Both the Student Activists and the Black Student Union left the room after announcing their demands. Vice Chancellor Parham continued on with the program and the panelists discussed ways to disrupt implicit biases and normalization of hate. Gomez stressed the importance of having intergenerational exchanges and stated that the real problem is division.
“We’re divided between students and faculty, between students and administration, we’re divided between here and the broader community,” said Gomez. “All of these divisions are the problem. We’re divided and we’re oppressed. That’s how we’re conquered, that’s how we’re manipulated. So what’s our strategy? Unite and resist.”
The conversation circled back to discussion of the student activists a few times with Rev. Whitlock praising Vice Chancellor Parham’s handling of the situation. A few panelists acknowledged the students’ courage to speak up but wished they had stayed for the rest of the talk.
“It takes courage to stand up and they had it,” said Gomez. “They didn’t have a deeper understanding of what free speech is and what a forum is and how to participate in a forum. They could have asked all those key, beautiful questions had they remained here. We would have gotten into some deep stuff together because these individuals here have perspective and experiences and ideas.”
Vice Chancellor Parham defended UCI administration’s actions and called attention to demands that were already resolved.
“All those demands we addressed,” said Vice Chancellor Parham. “They wanted a new Cultural Center, we did. A new director for the Cultural Center, we put in place. Internships for students, we put in place. We wanted to modify the curriculum so that the academics could actually look at black studies and turn it from a program to a department, the campus did.”

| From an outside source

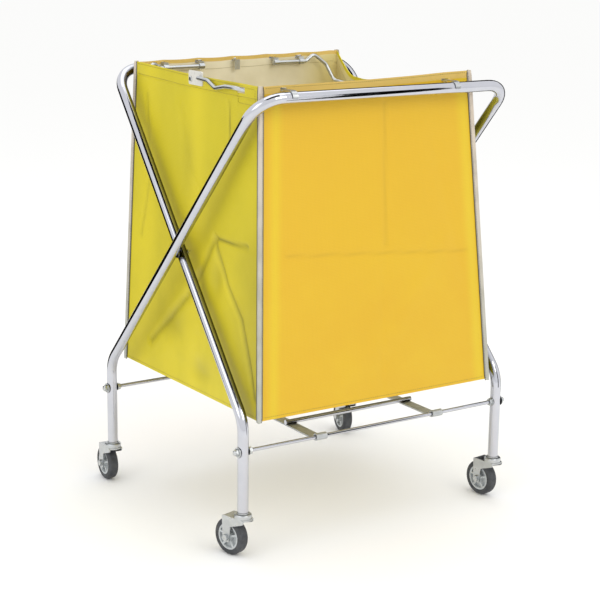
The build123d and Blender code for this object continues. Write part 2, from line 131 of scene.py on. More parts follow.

Vice Chancellor Parham also stated that this event’s speakers are all activists in their own right.
“This is a generation who taught that generation how to struggle and fight, but now you want to question whether or not our hearts are still in the right place… The answer to hate speech is not oppression of it, but more speech.”
Student activists, however, including Downing, were left disappointed.
“We got what we expected from the administration,” said Downing. “A refusal to answer our questions, even though those questions were about the purpose of the event and the university’s framing of the event. But we’re optimistic, too. This was only a first step towards a more supportive university administration, and we look forward to working with them to shift campus discussion away from banal political platitudes and towards nuanced, critical, intelligent examination of the hateful white-nationalist and alt-lite ideologies that are currently being realized on our campus.”